* [SET TASK]: Render every entry exactly as it appears.

* [THE INPUT]:
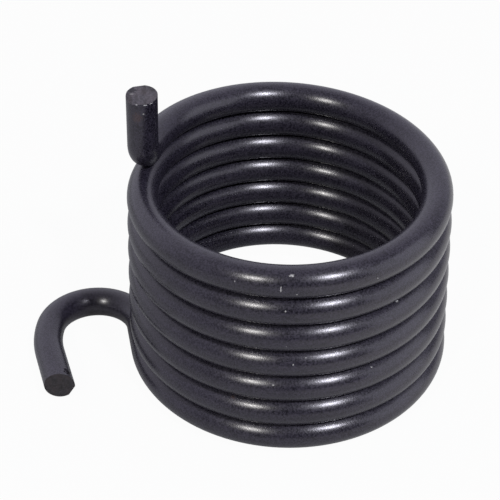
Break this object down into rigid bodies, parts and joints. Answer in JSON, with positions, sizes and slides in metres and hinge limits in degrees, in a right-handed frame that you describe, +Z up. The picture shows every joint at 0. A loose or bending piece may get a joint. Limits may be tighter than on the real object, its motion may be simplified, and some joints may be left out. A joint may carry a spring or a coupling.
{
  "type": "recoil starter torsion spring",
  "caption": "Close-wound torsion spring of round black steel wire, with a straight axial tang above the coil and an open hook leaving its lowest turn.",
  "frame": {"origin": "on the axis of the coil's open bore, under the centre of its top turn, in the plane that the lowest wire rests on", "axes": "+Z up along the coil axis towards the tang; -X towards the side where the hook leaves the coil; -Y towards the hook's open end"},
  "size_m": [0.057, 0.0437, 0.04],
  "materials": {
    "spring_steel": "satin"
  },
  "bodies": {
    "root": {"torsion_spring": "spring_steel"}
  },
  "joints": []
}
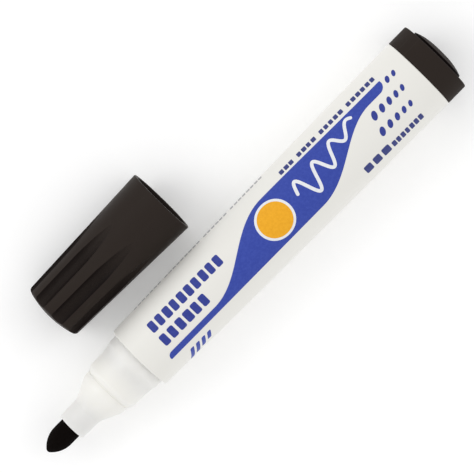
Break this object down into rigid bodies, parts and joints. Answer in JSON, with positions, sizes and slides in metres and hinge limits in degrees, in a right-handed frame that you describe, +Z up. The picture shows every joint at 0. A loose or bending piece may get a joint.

* [EXERCISE RESULT]:
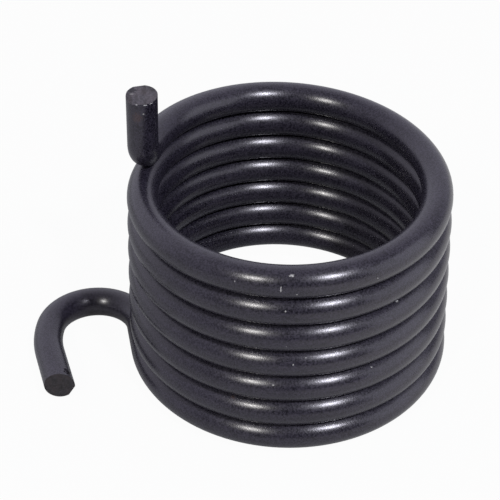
Break this object down into rigid bodies, parts and joints. Answer in JSON, with positions, sizes and slides in metres and hinge limits in degrees, in a right-handed frame that you describe, +Z up. The picture shows every joint at 0. A loose or bending piece may get a joint. Limits may be tighter than on the real object, its motion may be simplified, and some joints may be left out. A joint may carry a spring or a coupling.
{
  "type": "recoil starter torsion spring",
  "caption": "Close-wound torsion spring of round black steel wire, with a straight axial tang above the coil and an open hook leaving its lowest turn.",
  "frame": {"origin": "on the axis of the coil's open bore, under the centre of its top turn, in the plane that the lowest wire rests on", "axes": "+Z up along the coil axis towards the tang; -X towards the side where the hook leaves the coil; -Y towards the hook's open end"},
  "size_m": [0.057, 0.0437, 0.04],
  "materials": {
    "spring_steel": "satin"
  },
  "bodies": {
    "root": {"torsion_spring": "spring_steel"}
  },
  "joints": []
}
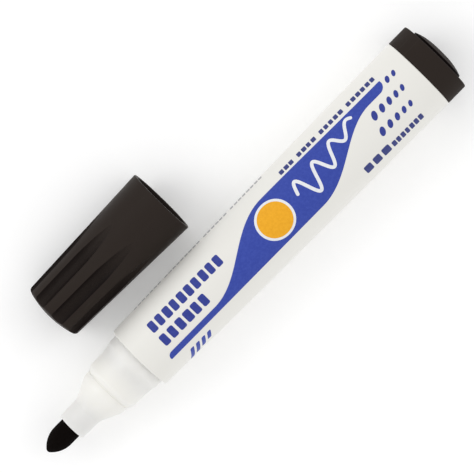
Break this object down into rigid bodies, parts and joints. Answer in JSON, with positions, sizes and slides in metres and hinge limits in degrees, in a right-handed frame that you describe, +Z up. The picture shows every joint at 0. A loose or bending piece may get a joint.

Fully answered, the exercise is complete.